Mechanistic understanding of aluminium alloy 6063 corrosion in product store enviroments

The PhD thesis investigates the corrosion mechanisms of AA6063 when exposed to chloride bearing droplet deposits. The investigations were carried out using XCT to examine changes in corrosion morphology and the atmospheric corrosion behaviour of AA6063. The effect of parameters such as temperature, oxygen deprivation and humidity are investigated. The study provides a detailed overview of the mechanisms at play when AA6063 is exposed to FeCl3. It also provides an insight into the effects of pH and chloride concentrations in these corrosion reactions. The corrosion behaviour of AA6063 when exposed to FeCl3 droplets is rather surprising as it suffers from more corrosion at room temperature than at 50 °C. This behaviour is observed at different exposure concentrations and also after two exposure periods. The volumes of corrosion products in such environments are shown to be double that at higher temperatures.

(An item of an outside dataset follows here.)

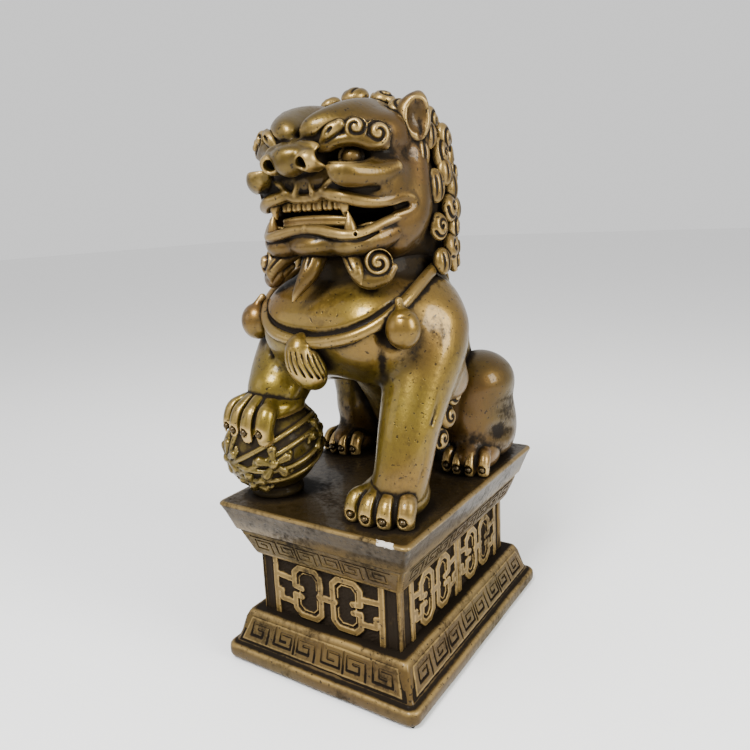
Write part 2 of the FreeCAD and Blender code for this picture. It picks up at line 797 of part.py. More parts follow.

Oxygen is shown to play a key role in the inhibition of corrosion reactions when aluminium is exposed to FeCl3. Experiments show that the deprivation of oxygen results in the acceleration of corrosion reactions. Interestingly, in conditions where reactions are deprived of oxygen the concentration of FeCl3 is shown to play an increased role in the corrosion reaction. Moisture plays a key role in these corrosion reactions and therefore its influence is investigated. This is done by investigating the effect of multiple wetting periods on the corrosion of aluminium. Experiments demonstrate the significance multiple wetting periods and droplet frequency have in accelerating corrosion reactions. Corrosion experiments investigate using XCT the corrosion rates of AA6063 over a two-year period without the removal of the corrosion products formed on the surface. When corrosion reactions come to completion, experiments show that the corrosion products that remain on the aluminium surface are shown not to further corrode the aluminium. Iron rich deposits on the aluminium surface are shown not to prevent or hinder further corrosion attacks when exposed to additional FeCl3 droplets.